With my Eclectic Imagery Facebook page and business blog, I have been posting the theme or assignment for a photo a day. The last few days I've been incorporating the theme for the day's photo with something to do with the day in history. I have found looking through significant, and sometimes trivial, events that happened on each day interesting and sometimes, like today, it has been difficult to choose which event to tie into the day's photo theme.
On this day, January 26, 1788 Captain Arthur Phillip guided a fleet of 11 British ships carrying convicts to the colony of New South Wales, effectively founding Australia. After overcoming a period of hardship, the fledgling colony began to celebrate the anniversary of this date with great fanfare. This hit me as related to recovery in two ways.

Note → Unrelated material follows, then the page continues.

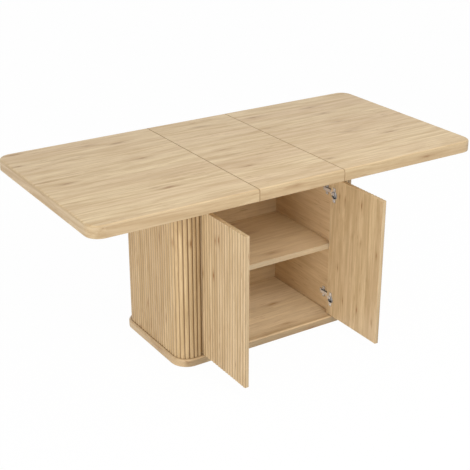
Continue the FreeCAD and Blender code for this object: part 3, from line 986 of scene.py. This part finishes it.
@dataclass(frozen=True)
class Metal:
    """Worked metal with faint scuffs.

    Attributes:
        name: The material's name.
        colour: Colour of the metal or its coat.
        dull: Colour that scuffs turn to.
        metallic: How far it shines as bare metal does, with zero for a painted coat.
        roughness: Roughness of the surface.
        side_painted_shade: Brightness of the faces that look up, down, forwards or back,
        a painted shade and dark reflection.
        scale: Scale of the scuffs.
        cloud: Span of the scuffs' cloud over which it comes to show.
        scratch_share: Strength of the scratches.
        worn_rough: How much rougher scuffs are.
        side_turn: How far a face looks sideways where the painted side shade starts and stops to fade.
        bump_strength: Strength of the scuffs' bump.
        bump_depth: Depth of the scuffs.
    """

    name: str
    colour: Colour
    dull: Colour
    metallic: float
    roughness: float
    side_painted_shade: float = 1.0
    scale: ClassVar[float] = 40.0
    cloud: ClassVar[Span] = (0.45, 0.75)
    scratch_share: ClassVar[float] = 0.6
    worn_rough: ClassVar[float] = 0.16
    side_turn: ClassVar[Span] = (0.45, 0.85)
    bump_strength: ClassVar[float] = 0.10
    bump_depth: ClassVar[float] = 0.2 * MM

    def material(self) -> bpy.types.Material:
        """Build the material.

        Returns:
            The finished material.
        """
        material, graph, shader = new_material(self.name)
        spot = Spot(graph)
        scuffs = graph.group(Effect.SCUFFS, {"Place": spot.place, "Scale": self.scale})
        worn = graph.math("MAXIMUM", graph.ramp(scuffs["Cloud"], *self.cloud),
                          graph.times(scuffs["Scratch"], self.scratch_share))
        colour = graph.mix(worn, self.colour, self.dull)
        # Painted shade and dark reflection on faces that don't look sideways.
        if self.side_painted_shade != 1.0:
            colour = graph.shade(colour, graph.ramp(spot.facing_x, *self.side_turn, self.side_painted_shade, 1.0))
        graph.feed(shader.inputs["Base Color"], colour)
        rough = graph.ramp(worn, 0.0, 1.0, self.roughness, self.roughness + self.worn_rough)
        graph.feed(shader.inputs["Roughness"], rough)
        shader.inputs["Metallic"].default_value = self.metallic
        graph.bump(shader, worn, self.bump_strength, self.bump_depth)
        return material


# The nickel's faces that don't look sideways carry a painted shade and dark reflection.
NICKEL = Metal("Bright nickel", (0.98, 0.98, 0.98, 1.0), (0.80, 0.80, 0.81, 1.0),
               metallic=0.55, roughness=0.15, side_painted_shade=0.10)
ZINC = Metal("Zinc screw", (0.74, 0.74, 0.75, 1.0), (0.56, 0.56, 0.57, 1.0), metallic=0.9, roughness=0.28)
BLACK = Metal("Black steel", (0.035, 0.035, 0.038, 1.0), (0.085, 0.085, 0.09, 1.0),
              metallic=0.0, roughness=0.38)
ALUMINIUM = Metal("Runner aluminium", (0.72, 0.73, 0.74, 1.0), (0.56, 0.57, 0.58, 1.0),
                  metallic=1.0, roughness=0.32)


@dataclass
class Workshop:
    """Dresses the nodes, and makes and fastens new pieces.

    Attributes:
        nodes: The carried-over objects by name.
        metals: Metal materials, each built once.
    """

    nodes: dict[str, bpy.types.Object]
    metals: dict[str, bpy.types.Material] = field(default_factory=dict)

    def dress(self, name: str, material: bpy.types.Material) -> None:
        """Give a carried-over node a finish.

        Args:
            name: The node's name.
            material: The finish.
        """
        item = self.nodes[name]
        if not item.material_slots:
            item.data.materials.append(material)
        for slot in item.material_slots:
            slot.material = material
        log.info("dressed %s in %s", name, material.name)

    def oak(self, name: str, grain: Grain, seed: float, **options: object) -> None:
        """Dress a board in oak.

        Args:
            name: The node's name.
            grain: Direction of its grain.
            seed: Seed of its figure.
            options: Further settings of the laminate.
        """
        low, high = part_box(name)
        laminate = OakLaminate(f"Oak {name}", grain, seed, (tuple(low), tuple(high)), **options)
        self.dress(name, laminate.material())

    def metal(self, finish: Metal) -> bpy.types.Material:
        """Return a metal material, built on first use.

        Args:
            finish: The metal.

        Returns:
            Its material.
        """
        if finish.name not in self.metals:
            self.metals[finish.name] = finish.material()
        return self.metals[finish.name]

    def piece(self, name: str, mesh: bmesh.types.BMesh, body: str, slot: Slot, finish: Metal) -> None:
        """Turn a mesh into a piece that rides on a body.

        Args:
            name: The piece's name.
            mesh: Its mesh, which is freed.
            body: The body that carries it.
            slot: A slot of the record; not used.
            finish: Its metal.
        """
        data = bpy.data.meshes.new(name)
        bmesh.ops.recalc_face_normals(mesh, faces=mesh.faces)
        mesh.to_mesh(data)
        mesh.free()
        for polygon in data.polygons:
            polygon.use_smooth = True
        data.materials.append(self.metal(finish))
        item = bpy.data.objects.new(name, data)
        bpy.context.scene.collection.objects.link(item)
        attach(item, body)
        log.info("made %s on %s", name, body)


@dataclass(frozen=True)
class ScrewHead:
    """Pan head of a cross-recessed screw.

    Attributes:
        radius: Radius of the head.
        height: Height of the head.
        crown: Power of the dome's profile; a higher one makes it flatter.
        arm: Half width of the recess's arms.
        reach_share: How far the arms reach, as a share of the radius.
        recess: Depth of the recess.
        rings: Rings of the head's mesh.
        spokes: Spokes of the head's mesh.
    """

    radius: float = 3.4 * MM
    height: float = 1.5 * MM
    crown: int = 4
    arm: float = 0.55 * MM
    reach_share: float = 0.62
    recess: float = 0.9 * MM
    rings: int = 8
    spokes: int = 24

    def _height_at(self, x: float, y: float) -> float:
        """Return the height of the head above its seat at one place.

        Args:
            x: Place across the head.
            y: Place along the head.

        Returns:
            The height.
        """
        share = min(1.0, math.hypot(x, y) / self.radius)
        dome = self.height * math.sqrt(max(0.0, 1.0 - share ** self.crown))
        if min(abs(x), abs(y)) < self.arm and share < self.reach_share:
            return dome - self.recess * math.sqrt(1.0 - share / self.reach_share)
        return dome

    def add_to(self, mesh: bmesh.types.BMesh, seat: Point, facing: Point, turn: float) -> None:
        """Add the head to a mesh.

        Args:
            mesh: The mesh to add to.
            seat: Middle of the surface that the head sits on.
            facing: Direction that the head faces.
            turn: Turn of the recess in radians.
        """
        tilt = Vector(facing).to_track_quat("Z", "Y").to_matrix().to_4x4()
        matrix = Matrix.Translation(seat) @ tilt @ Matrix.Rotation(turn, 4, "Z")
        rows = []
        for ring in range(1, self.rings + 1):
            radius = self.radius * ring / self.rings
            rows.append([])
            for spoke in range(self.spokes):
                angle = 2.0 * math.pi * spoke / self.spokes
                x, y = radius * math.cos(angle), radius * math.sin(angle)
                rows[-1].append(mesh.verts.new(matrix @ Vector((x, y, self._height_at(x, y)))))
        middle = mesh.verts.new(matrix @ Vector((0.0, 0.0, self._height_at(0.0, 0.0))))
        for spoke in range(self.spokes):
            after = (spoke + 1) % self.spokes
            mesh.faces.new((middle, rows[0][spoke], rows[0][after]))
            for inner, outer in zip(rows, rows[1:]):
                mesh.faces.new((inner[spoke], outer[spoke], outer[after], inner[after]))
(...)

The first way this struck me as related to recovery is that the people that were making this historically significant event were convicts. They had made at least one mistake that caused them to be exiled to this place that would come to be Australia. They made the best of their present and worked for a better future. They overcame the hardships that faced them and began celebrating the anniversary of their landing in what was basically a island prison as the start of their better, new life and the forming of something great. I have had some seriously negative consequences and regulations imposed on my life due to my actions. When I have taken that punishment or consequence as a chance to learn and grow and make something better and good come out of it, growth has occurred. My experience and past can be my greatest asset today. It can be used to build something worthwhile and miraculous.
The second way that the historical founding of Australia struck me as related to recovery came when I saw how one website noted the event. One site stated on this day in 1788 the first European settlers arrived on Australia. How many times have I done this with my life and past. This manipulative way at looking at the past is a technique that I have used all too often to pretty up my past and allow myself to deceive myself as much as others. It keeps me from honestly looking at what it was like, which allows me to excuse what happened and effects what it's like now. These were not European settlers. They were convicts. Australia started as a penal colony. And I did not live my life a little out of control. I moved through the lives of others like a tornado blowing lives apart and leaving wreckage in my wake. To call it less than it was, I do a disservice to the truth. First, I lose humility because I am trying to make myself look different or not as bad as the reality. Humility is seeing the truth about both my strengths and weaknesses and my place in the past and present. It is remaining teachable, which I can not do if I can not truthfully look at who I was and am. The second disservice is to God. When I admit truthfully the level I lived in the true extent of the miracle God performed to make my character and life what it is today can be seen. But when I cover up how low I was it hides just how far I have been lifted up.
Today I count it as best for me and a part of my service to the alcoholic and addict that still suffers to be honest about exactly who I was and what it was like so that the true extent of the change into who I am and what it is like now can be seen. Then when I talk about what happened to bring about the miraculous change, my experience, strength and hope can be properly evaluated when someone is trying to decide if they want what I have before deciding to do what I did to get it.